INSTRUCTION: Every line from the first one to the line containing "SIDE_HOLE_DROP = 0.0231" should be echoed exactly; leave out the rest.
[START OF MATERIAL PROVIDED]
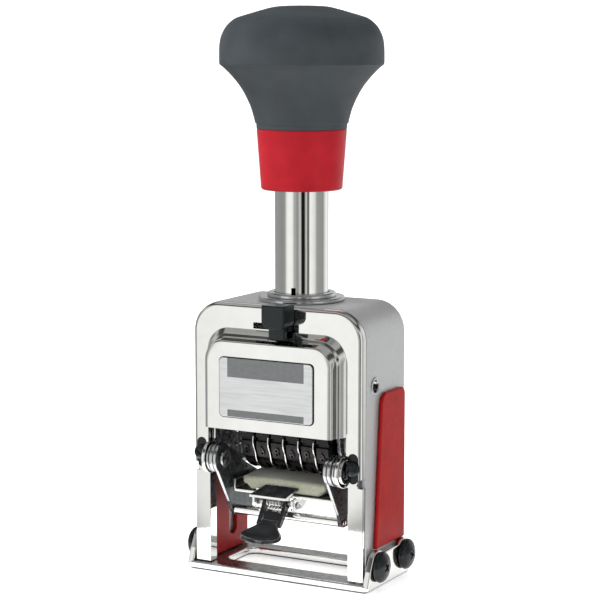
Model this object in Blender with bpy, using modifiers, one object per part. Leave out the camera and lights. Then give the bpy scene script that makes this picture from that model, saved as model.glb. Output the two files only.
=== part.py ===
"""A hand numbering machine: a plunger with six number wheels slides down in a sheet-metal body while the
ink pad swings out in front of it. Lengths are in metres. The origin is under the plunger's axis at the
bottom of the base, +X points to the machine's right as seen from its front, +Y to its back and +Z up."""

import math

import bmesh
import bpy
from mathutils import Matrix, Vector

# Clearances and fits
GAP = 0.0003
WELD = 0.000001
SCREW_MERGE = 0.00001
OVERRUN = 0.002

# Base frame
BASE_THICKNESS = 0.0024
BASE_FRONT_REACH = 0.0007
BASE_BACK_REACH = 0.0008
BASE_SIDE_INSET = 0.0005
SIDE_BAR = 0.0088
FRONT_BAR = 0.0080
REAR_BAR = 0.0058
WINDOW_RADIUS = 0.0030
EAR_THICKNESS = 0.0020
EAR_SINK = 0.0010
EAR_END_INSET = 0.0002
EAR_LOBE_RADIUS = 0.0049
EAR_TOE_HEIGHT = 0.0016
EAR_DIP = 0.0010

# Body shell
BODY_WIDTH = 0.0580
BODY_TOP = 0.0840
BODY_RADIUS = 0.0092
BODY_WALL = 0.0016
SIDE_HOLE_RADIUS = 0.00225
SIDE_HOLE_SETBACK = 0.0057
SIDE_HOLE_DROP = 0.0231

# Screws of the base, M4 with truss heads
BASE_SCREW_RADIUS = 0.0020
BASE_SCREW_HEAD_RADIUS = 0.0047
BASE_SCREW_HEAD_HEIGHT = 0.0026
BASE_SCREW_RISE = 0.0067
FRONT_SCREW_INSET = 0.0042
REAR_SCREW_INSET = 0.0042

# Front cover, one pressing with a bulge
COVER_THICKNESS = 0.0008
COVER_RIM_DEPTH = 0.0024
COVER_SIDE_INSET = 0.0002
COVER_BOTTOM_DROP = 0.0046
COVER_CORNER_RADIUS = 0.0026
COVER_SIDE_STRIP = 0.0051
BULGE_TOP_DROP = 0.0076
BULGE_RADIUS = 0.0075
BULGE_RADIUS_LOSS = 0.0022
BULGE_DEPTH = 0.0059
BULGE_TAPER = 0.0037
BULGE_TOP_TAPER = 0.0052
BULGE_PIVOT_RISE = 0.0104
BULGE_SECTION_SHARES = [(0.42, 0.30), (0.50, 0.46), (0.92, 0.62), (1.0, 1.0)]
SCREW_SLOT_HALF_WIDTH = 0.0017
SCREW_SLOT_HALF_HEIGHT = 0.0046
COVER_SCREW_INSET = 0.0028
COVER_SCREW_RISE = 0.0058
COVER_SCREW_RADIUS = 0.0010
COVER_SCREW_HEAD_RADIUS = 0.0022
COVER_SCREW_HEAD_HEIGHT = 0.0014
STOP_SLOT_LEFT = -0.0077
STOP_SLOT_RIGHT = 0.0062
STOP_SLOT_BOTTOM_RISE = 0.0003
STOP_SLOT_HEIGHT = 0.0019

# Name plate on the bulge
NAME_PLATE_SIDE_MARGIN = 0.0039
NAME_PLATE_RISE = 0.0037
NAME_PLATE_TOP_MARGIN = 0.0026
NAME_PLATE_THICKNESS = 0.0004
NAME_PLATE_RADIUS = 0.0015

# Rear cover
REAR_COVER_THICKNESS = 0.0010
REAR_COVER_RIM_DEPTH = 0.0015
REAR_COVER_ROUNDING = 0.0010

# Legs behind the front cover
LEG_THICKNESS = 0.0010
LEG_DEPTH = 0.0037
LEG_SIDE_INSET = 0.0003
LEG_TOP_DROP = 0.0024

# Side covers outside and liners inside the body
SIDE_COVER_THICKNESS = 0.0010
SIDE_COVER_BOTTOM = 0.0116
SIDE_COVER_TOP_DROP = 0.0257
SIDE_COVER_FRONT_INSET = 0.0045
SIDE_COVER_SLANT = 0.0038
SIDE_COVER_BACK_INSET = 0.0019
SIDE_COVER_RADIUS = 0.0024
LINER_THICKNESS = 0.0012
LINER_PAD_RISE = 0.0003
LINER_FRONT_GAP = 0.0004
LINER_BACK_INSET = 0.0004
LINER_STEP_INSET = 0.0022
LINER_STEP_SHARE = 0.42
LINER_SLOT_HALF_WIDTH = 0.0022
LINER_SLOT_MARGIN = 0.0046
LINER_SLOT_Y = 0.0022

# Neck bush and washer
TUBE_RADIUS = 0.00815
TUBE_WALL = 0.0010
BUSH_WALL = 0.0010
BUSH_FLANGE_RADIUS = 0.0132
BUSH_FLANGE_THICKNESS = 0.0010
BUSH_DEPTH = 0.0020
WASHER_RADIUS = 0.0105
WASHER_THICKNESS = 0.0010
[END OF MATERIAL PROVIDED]
TASK RESPONSE:
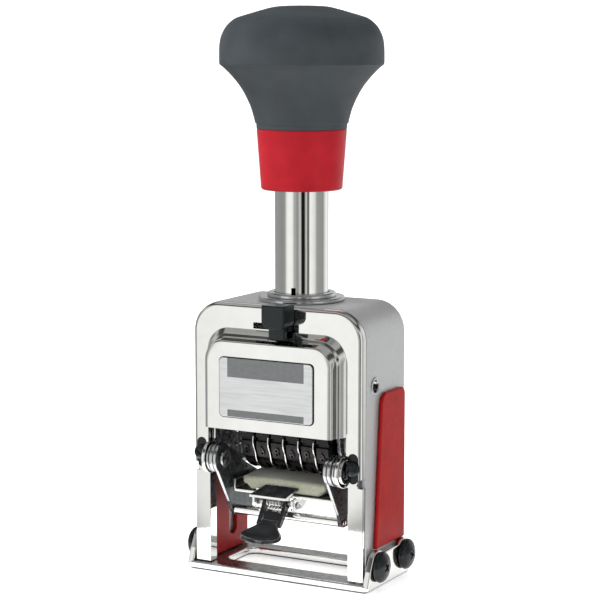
Model this object in Blender with bpy, using modifiers, one object per part. Leave out the camera and lights. Then give the bpy scene script that makes this picture from that model, saved as model.glb. Output the two files only.
=== part.py ===
"""A hand numbering machine: a plunger with six number wheels slides down in a sheet-metal body while the
ink pad swings out in front of it. Lengths are in metres. The origin is under the plunger's axis at the
bottom of the base, +X points to the machine's right as seen from its front, +Y to its back and +Z up."""

import math

import bmesh
import bpy
from mathutils import Matrix, Vector

# Clearances and fits
GAP = 0.0003
WELD = 0.000001
SCREW_MERGE = 0.00001
OVERRUN = 0.002

# Base frame
BASE_THICKNESS = 0.0024
BASE_FRONT_REACH = 0.0007
BASE_BACK_REACH = 0.0008
BASE_SIDE_INSET = 0.0005
SIDE_BAR = 0.0088
FRONT_BAR = 0.0080
REAR_BAR = 0.0058
WINDOW_RADIUS = 0.0030
EAR_THICKNESS = 0.0020
EAR_SINK = 0.0010
EAR_END_INSET = 0.0002
EAR_LOBE_RADIUS = 0.0049
EAR_TOE_HEIGHT = 0.0016
EAR_DIP = 0.0010

# Body shell
BODY_WIDTH = 0.0580
BODY_TOP = 0.0840
BODY_RADIUS = 0.0092
BODY_WALL = 0.0016
SIDE_HOLE_RADIUS = 0.00225
SIDE_HOLE_SETBACK = 0.0057
SIDE_HOLE_DROP = 0.0231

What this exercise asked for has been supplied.